In 1927, on a bluff overlooking the Illinois River Valley, a chiropractor named Don Dickson took a shovel to his family’s farmland in Fulton County, Ill., and uncovered burial mounds dating back eight centuries.
He scooped out the dirt, exposing the open graves of more than 280 Native Americans, many of whom had been buried among their possessions, and began charging admission, making it a roadside tourist stop.
In the decades that followed, the Illinois State Museum turned the site into a full-fledged museum, excavating more than 800 skeletal remains before constructing the building that stands there today. Then, in 1990, Congress passed a law requiring museums to return Native American remains and cultural items they held to the appropriate tribes. In the years after that, the museum closed the exhibit and covered the exposed graves with a cedar floor. But the pace of returns from its collection was slow.

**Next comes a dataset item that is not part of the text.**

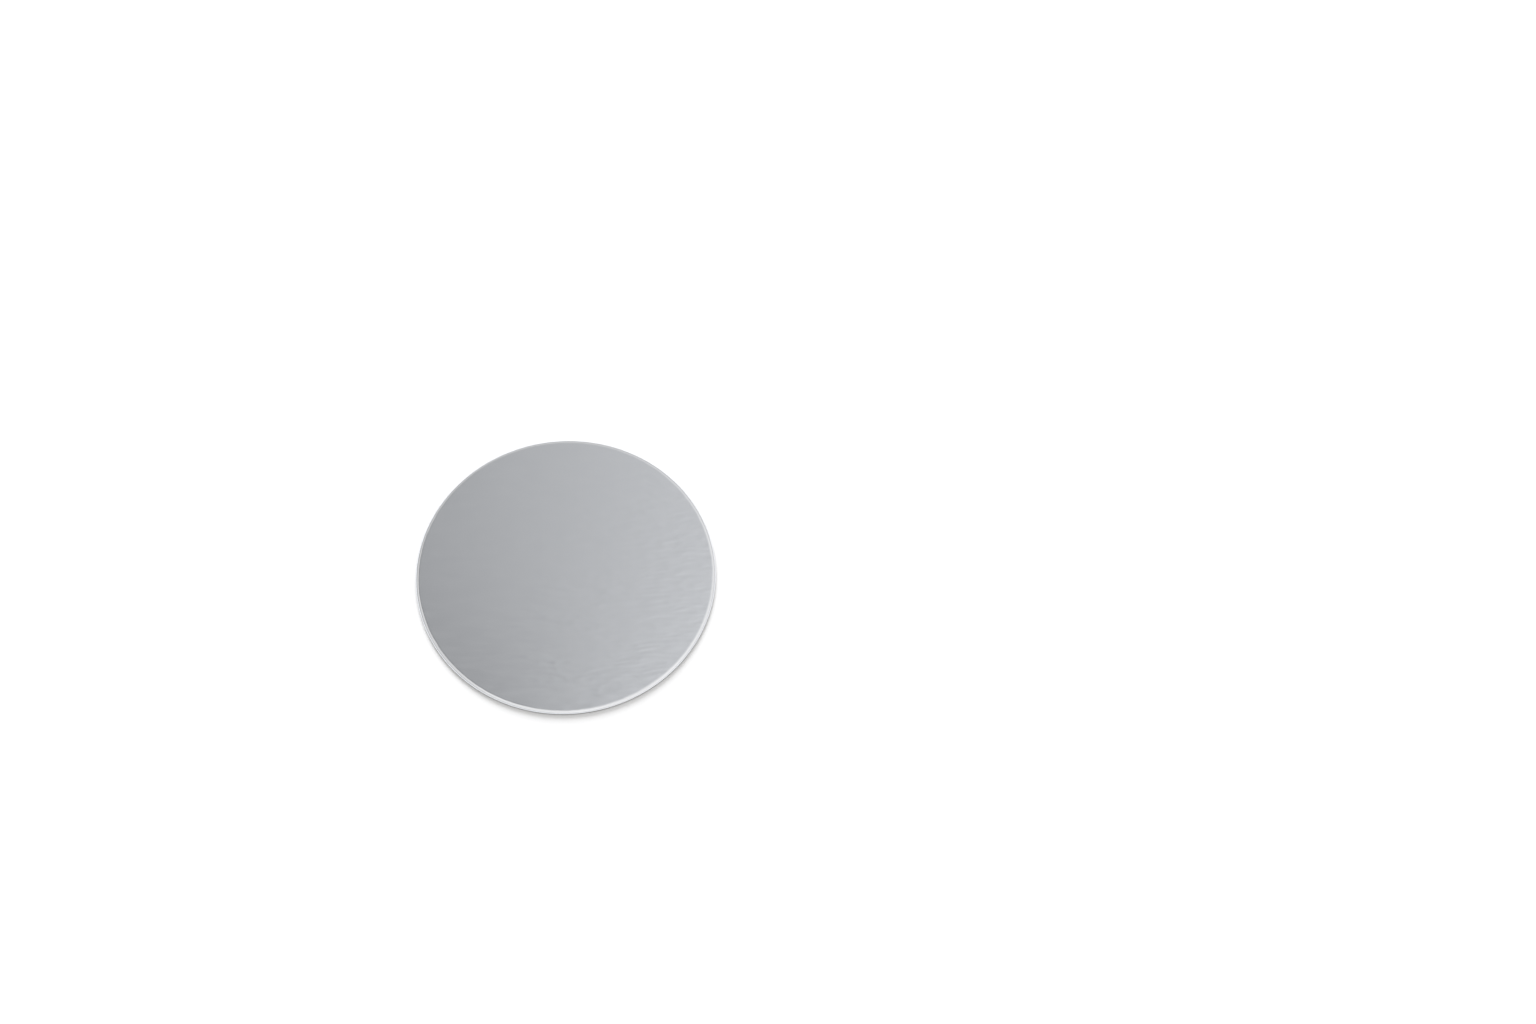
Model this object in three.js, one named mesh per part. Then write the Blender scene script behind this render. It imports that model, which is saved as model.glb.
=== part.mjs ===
// A round cake board: one disc of thick grey card with a foil face, cut out in a single press.
// Millimetres, +Z up. The origin is the centre of the underside, and the foil face looks up.
import * as THREE from "three";

// Driving dimensions
const DIAMETER = 200;
const THICKNESS = 3;

// The edge as the cutting rule leaves it, from the foil face down to the underside
const SHOULDER_WIDTH = 2;
const SHOULDER_DROP = 1.5;
const WALL_LEAN = 0.08;
const BACK_EDGE_RADIUS = 0.3;

// How finely the curves are drawn
const ROUND_STEPS = 144;
const SHOULDER_STEPS = 8;
const BACK_EDGE_STEPS = 4;

// Finish
const FOIL_COLOUR = 0xb8babd;
const FOIL_ROUGHNESS = 0.3;

// Points on a quarter of an ellipse, from angle 0 (its outer side) to a right angle (its top or foot).
function quarterArc(centreR, centreZ, radiusR, radiusZ, steps) {
  const points = [];
  for (let i = 0; i <= steps; i++) {
    const angle = (Math.PI / 2) * (i / steps);
    const r = centreR + radiusR * Math.cos(angle);
    const z = centreZ + radiusZ * Math.sin(angle);
    points.push(new THREE.Vector2(r, z));
  }
  return points;
}

// The small round where the cut meets the backing, listed from the underside outwards.
function backEdge(wallFootR) {
  const centreR = wallFootR - BACK_EDGE_RADIUS;
  return quarterArc(centreR, BACK_EDGE_RADIUS, BACK_EDGE_RADIUS, -BACK_EDGE_RADIUS, BACK_EDGE_STEPS).reverse();
}

// The shoulder that the press rolls into the foil face, listed upwards from the top of the cut.
function foilShoulder(rimR) {
  const centreR = rimR - SHOULDER_WIDTH;
  return quarterArc(centreR, THICKNESS - SHOULDER_DROP, SHOULDER_WIDTH, SHOULDER_DROP, SHOULDER_STEPS);
}

// Half of the board's section, from the centre of the underside round to the centre of the foil face.
function boardSection() {
  const rimR = DIAMETER / 2;
  const wallFootR = rimR - WALL_LEAN;
  return [
    new THREE.Vector2(0, 0),
    ...backEdge(wallFootR),
    ...foilShoulder(rimR),
    new THREE.Vector2(0, THICKNESS),
  ];
}

// The turned disc. Lathe geometry turns about Y, so it is stood up to turn about Z.
function boardGeometry() {
  const disc = new THREE.LatheGeometry(boardSection(), ROUND_STEPS);
  disc.rotateX(Math.PI / 2);
  return disc;
}

function board() {
  const material = new THREE.MeshStandardMaterial({
    color: FOIL_COLOUR,
    metalness: 1,
    roughness: FOIL_ROUGHNESS,
  });
  const mesh = new THREE.Mesh(boardGeometry(), material);
  mesh.name = "board";
  return mesh;
}

const cakeBoard = new THREE.Group();
cakeBoard.name = "cake_board";
cakeBoard.add(board());

export default cakeBoard;
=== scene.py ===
import math

import bpy
import numpy as np
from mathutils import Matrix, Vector, noise


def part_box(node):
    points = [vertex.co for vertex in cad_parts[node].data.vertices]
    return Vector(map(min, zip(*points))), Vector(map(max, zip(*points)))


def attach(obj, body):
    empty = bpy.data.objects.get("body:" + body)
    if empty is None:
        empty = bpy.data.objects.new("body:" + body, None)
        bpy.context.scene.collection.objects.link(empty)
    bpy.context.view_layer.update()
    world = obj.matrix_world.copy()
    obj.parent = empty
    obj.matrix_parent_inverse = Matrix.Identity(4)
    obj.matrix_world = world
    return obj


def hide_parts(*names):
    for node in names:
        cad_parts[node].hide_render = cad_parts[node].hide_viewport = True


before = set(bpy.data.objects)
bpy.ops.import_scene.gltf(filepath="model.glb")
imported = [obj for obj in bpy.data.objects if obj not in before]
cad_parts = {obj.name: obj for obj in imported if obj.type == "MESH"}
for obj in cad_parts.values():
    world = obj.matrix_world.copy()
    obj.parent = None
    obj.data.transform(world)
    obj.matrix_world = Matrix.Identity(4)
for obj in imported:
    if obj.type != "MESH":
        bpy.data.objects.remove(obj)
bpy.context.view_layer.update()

# The board's sizes, in metres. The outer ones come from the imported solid.
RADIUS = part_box("board")[1].x
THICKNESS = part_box("board")[1].z
SHOULDER_WIDTH = 0.002
SHOULDER_DROP = 0.0015
WALL_LEAN = 0.00008
BACK_EDGE_RADIUS = 0.0003

# The foil's ripples: short low crests that run across the board. The sizes are those of one ripple, and the
# bend is how far its line strays.
RIPPLE_HEIGHT = 0.000036
RIPPLE_ACROSS = 0.0023
RIPPLE_ALONG = 0.013
RIPPLE_BEND = 0.0012
# The creases among them: their sizes as shares of a ripple's, and their height against the crests'
CREASE_ACROSS = 1 / 0.8
CREASE_ALONG = 1 / 1.2
CREASE_SHARE = 0.6
# The mean depth of the rippled foil and its swing either way, as shares of the ripples' height
RIPPLE_MEAN = 0.5
RIPPLE_SWING = 0.9
# Where the ripples are: calm at the back left, and growing to the right and the front in loose patches
RIPPLE_CALM = 0.06
RIPPLE_MIDDLE = 0.2
RIPPLE_GROWTH = 1.1
RIPPLE_TO_RIGHT = 0.9
RIPPLE_TO_FRONT = 0.35
RIPPLE_PATCH = (0.03, 0.02)
RIPPLE_PATCHINESS = 0.5

# How far the cut wanders from a true circle, how the shoulder and the foil's edge vary, and how deep the
# fibres of the bare card are, each with its number of waves round the rim. The layers are how much the
# fibres' noise changes down the cut.
CUT_WANDER = 0.00008
CUT_WAVES = 90
SHOULDER_WANDER = 0.10
SHOULDER_WAVES = 160
FOIL_EDGE_WANDER = 0.00012
FOIL_EDGE_WAVES = 320
FIBRE_DEPTH = 0.00005
FIBRE_WAVES = 520
FIBRE_LAYERS = 6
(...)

Now, nearly a century after Dickson first began digging, the museum says that it has consulted with tribes regarding the remains of more than 1,300 Native Americans — 286 beneath the cedar floor, the rest removed and kept elsewhere — that are now ready to be repatriated. It is a major step for the Illinois State Museum in addressing its repository of human remains, which is one of the largest in the country.

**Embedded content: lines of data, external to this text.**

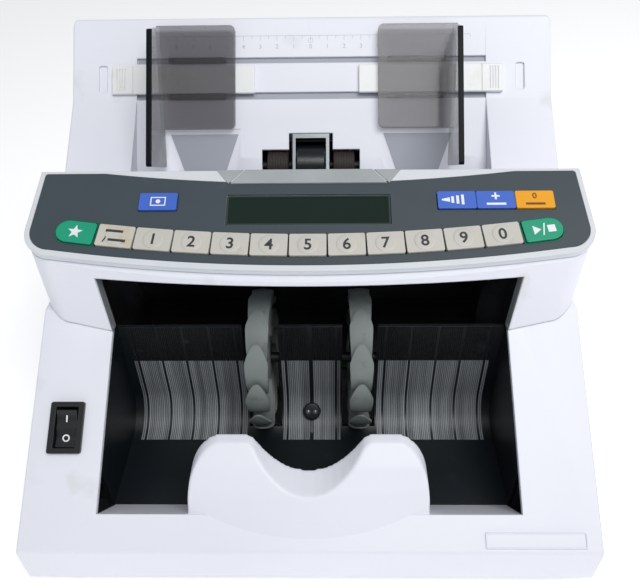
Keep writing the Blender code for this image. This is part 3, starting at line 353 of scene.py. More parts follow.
def sliced(piece, normal, places):
    """Extra edges where planes across normal meet a piece, so that it can be bent there."""
    shape = bmesh.new()
    shape.from_mesh(piece.data)
    for place in places:
        bmesh.ops.bisect_plane(shape, geom=shape.verts[:] + shape.edges[:] + shape.faces[:],
                               plane_co=Vector(normal) * place, plane_no=normal)
    shape.to_mesh(piece.data)
    shape.free()
    return piece


def combined(target, others, operation):
    for other in others:
        step = target.modifiers.new(operation, "BOOLEAN")
        step.operation = operation
        step.object = other
    settle(target)
    for other in others:
        bpy.data.objects.remove(other, do_unlink=True)
    return target


def cut(target, *others):
    return combined(target, others, "DIFFERENCE")


def join(target, *others):
    return combined(target, others, "UNION")


def gather(target, *others):
    """Put other objects' meshes into the target's without a Boolean."""
    shape = bmesh.new()
    for source in (target, *others):
        shape.from_mesh(source.data)
    shape.to_mesh(target.data)
    shape.free()
    for other in others:
        bpy.data.objects.remove(other, do_unlink=True)
    return target


def bevel(piece, width, segments=3, angle=40):
    step = piece.modifiers.new("round", "BEVEL")
    step.width = width
    step.segments = segments
    step.limit_method = "ANGLE"
    step.angle_limit = math.radians(angle)
    return settle(piece)


def moved(piece, matrix):
    piece.data.transform(matrix)
    return piece


def dress(piece, name, mat, body="chassis", where=WORLD, replaces=None, smooth=35):
    """Put a finished solid in its frame, give it its material and let it ride on its body."""
    piece.name = name
    piece.data.name = name
    piece.data.transform(where)
    piece.data.materials.clear()
    piece.data.materials.append(mat)
    piece.data.shade_smooth()
    piece.data.set_sharp_from_angle(angle=math.radians(smooth))
    even = piece.modifiers.new("even_shading", "WEIGHTED_NORMAL")
    even.keep_sharp = True
    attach(piece, body)
    if replaces:
        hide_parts(replaces)


def rounded(points, radii, steps=6):
    """The outline through points with each corner turned by an arc of its radius."""
    outline = []
    for index, (corner, radius) in enumerate(zip(points, radii)):
        here = Vector(corner)
        back = (Vector(points[index - 1]) - here).normalized()
        ahead = (Vector(points[(index + 1) % len(points)]) - here).normalized()
        if radius == 0:
            outline.append(tuple(here))
            continue
        half_angle = back.angle(ahead) / 2
        centre = here + (back + ahead).normalized() * radius / math.sin(half_angle)
        start = here + back * radius / math.tan(half_angle) - centre
        end = here + ahead * radius / math.tan(half_angle) - centre
        turn = start.angle_signed(end)
        for step in range(steps + 1):
            arm = start.copy()
            arm.rotate(Matrix.Rotation(-turn * step / steps, 2))
            outline.append(tuple(centre + arm))
    return outline


def rectangle(x_from, x_to, y_from, y_to, radius):
    return rounded([(x_from, y_from), (x_to, y_from), (x_to, y_to), (x_from, y_to)], [radius] * 4)


def mirrored(points):
    """Points followed by their mirror images across the middle, in an outline's order."""
    return [*points, *[(-x, y) for x, y in points[::-1]]]


def span(side, near, far):
    """The low and high x of a stretch from near to far on one side of the machine."""
    return sorted((side * near, side * far))


def arc_points(centre, radius, start, end, steps):
    """Points on an arc, angles in degrees."""
    angles = [math.radians(start + (end - start) * step / steps) for step in range(steps + 1)]
    return [(centre[0] + radius * math.cos(a), centre[1] + radius * math.sin(a)) for a in angles]


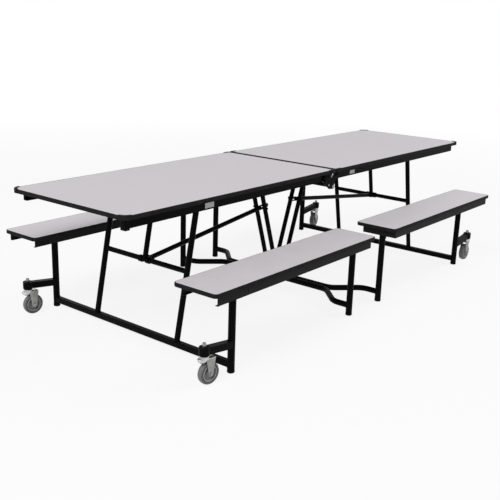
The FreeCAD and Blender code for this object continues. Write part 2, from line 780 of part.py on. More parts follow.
saveBothHalves("outer_bench_legs", outerBenchLegs())
saveBothHalves("outer_glides", bothSides(glide(-benchLegX)))
saveBothHalves("floor_bar", [floorBar()])
saveBothHalves("table_legs", tableLegs())
saveBothHalves("cross_brace", crossBrace())
saveBothHalves("link_bracket", linkBracket())
saveBothHalves("caster_arms", casterArms())
saveBothHalves("link_tube", [linkTube()])
saveBothHalves("centre_bar", [centreBar()])
saveBothHalves("inner_bench_legs", innerLegs())
saveBothHalves("inner_glides", bothSides(glide(-centreLegX)))
saveBothHalves("vee_legs", veeLegs())

for corner in swivelAngle:
    save(corner + "_caster_fork", placed(casterFork(), corner))
    save(corner + "_caster_wheel", placed(casterWheel(), corner))
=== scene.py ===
import bpy
import bmesh
import json
import math
from mathutils import Matrix, Vector


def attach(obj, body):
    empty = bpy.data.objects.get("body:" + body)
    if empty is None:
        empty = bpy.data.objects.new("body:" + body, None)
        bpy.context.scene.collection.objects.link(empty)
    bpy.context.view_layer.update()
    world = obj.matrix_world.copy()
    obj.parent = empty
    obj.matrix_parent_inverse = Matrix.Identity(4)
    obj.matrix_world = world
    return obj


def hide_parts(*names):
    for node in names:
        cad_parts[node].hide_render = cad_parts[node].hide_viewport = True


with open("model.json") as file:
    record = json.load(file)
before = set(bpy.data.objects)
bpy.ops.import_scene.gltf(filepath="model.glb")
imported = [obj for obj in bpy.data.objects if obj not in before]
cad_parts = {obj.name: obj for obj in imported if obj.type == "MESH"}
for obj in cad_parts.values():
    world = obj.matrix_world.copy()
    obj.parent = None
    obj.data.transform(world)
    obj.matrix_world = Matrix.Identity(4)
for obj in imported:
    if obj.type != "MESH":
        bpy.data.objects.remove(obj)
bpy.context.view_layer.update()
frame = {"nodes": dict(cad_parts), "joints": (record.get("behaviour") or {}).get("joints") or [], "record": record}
nodes = frame["nodes"]
joints = {joint["name"]: joint for joint in frame["joints"]}
print("frame loaded,", len(nodes), "nodes")

halves = (("left", -1), ("right", 1))    # each half of the table, with the sign of its X
rows = (("near", -1), ("far", 1))        # each row of benches, with the sign of its Y


class Wire:
    # a number on its way through the shader nodes: maths on it adds Math nodes
    def __init__(self, owner, socket):
        self.owner = owner
        self.socket = socket

    def combine(self, operation, first, second):
        return self.owner.node("ShaderNodeMath", {"operation": operation}, {0: first, 1: second})

    def __add__(self, other):
        return self.combine("ADD", self, other)

    def __radd__(self, other):
        return self.combine("ADD", other, self)

    def __sub__(self, other):
        return self.combine("SUBTRACT", self, other)

    def __rsub__(self, other):
        return self.combine("SUBTRACT", other, self)

    def __mul__(self, other):
        return self.combine("MULTIPLY", self, other)

    def __rmul__(self, other):
        return self.combine("MULTIPLY", other, self)

    def __lt__(self, other):
        return self.combine("LESS_THAN", self, other)

    def __gt__(self, other):
        return self.combine("GREATER_THAN", self, other)


class ShaderTree:
    # the nodes of a material or of the world
    def __init__(self, holder):
        holder.use_nodes = True
        self.tree = holder.node_tree
        self.tree.nodes.clear()

    def node(self, kind, settings=None, sockets=None, output=0):
        made = self.tree.nodes.new(kind)
        for name, value in (settings or {}).items():
            setattr(made, name, value)
        for name, value in (sockets or {}).items():
            if isinstance(value, Wire):
                self.tree.links.new(value.socket, made.inputs[name])
            else:
                made.inputs[name].default_value = value
        return Wire(self, made.outputs[output]) if made.outputs else made

    def mixed(self, factor, first, second):
        return self.node("ShaderNodeMix", {"data_type": "RGBA"}, {0: factor, 6: first, 7: second}, 2)

    def between(self, value, low, high):
        # 0 at low, 1 at high, clamped
        return self.node("ShaderNodeMapRange", {"clamp": True},
                         {"Value": value, "From Min": low, "From Max": high, "To Min": 0.0, "To Max": 1.0})

    def seenBy(self, *rays):
        # 1 for these kinds of ray, 0 for the light that falls on the table
        total = self.node("ShaderNodeLightPath", output="Is " + rays[0] + " Ray")
        for ray in rays[1:]:
            total = total + self.node("ShaderNodeLightPath", output="Is " + ray + " Ray")
        return total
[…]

The repatriation work has taken on greater urgency in recent months, after new federal regulations meant to strengthen the 1990 law, which have put significant pressure on museums to make the remains of the more than 96,000 Native Americans still in the possession of federally funded institutions available to be returned to tribes.
For the Illinois State Museum, that will mean picking up the pace, drastically. In the three decades since the law was passed, the Illinois State Museum had made the remains of fewer than 200 individuals ready to repatriate.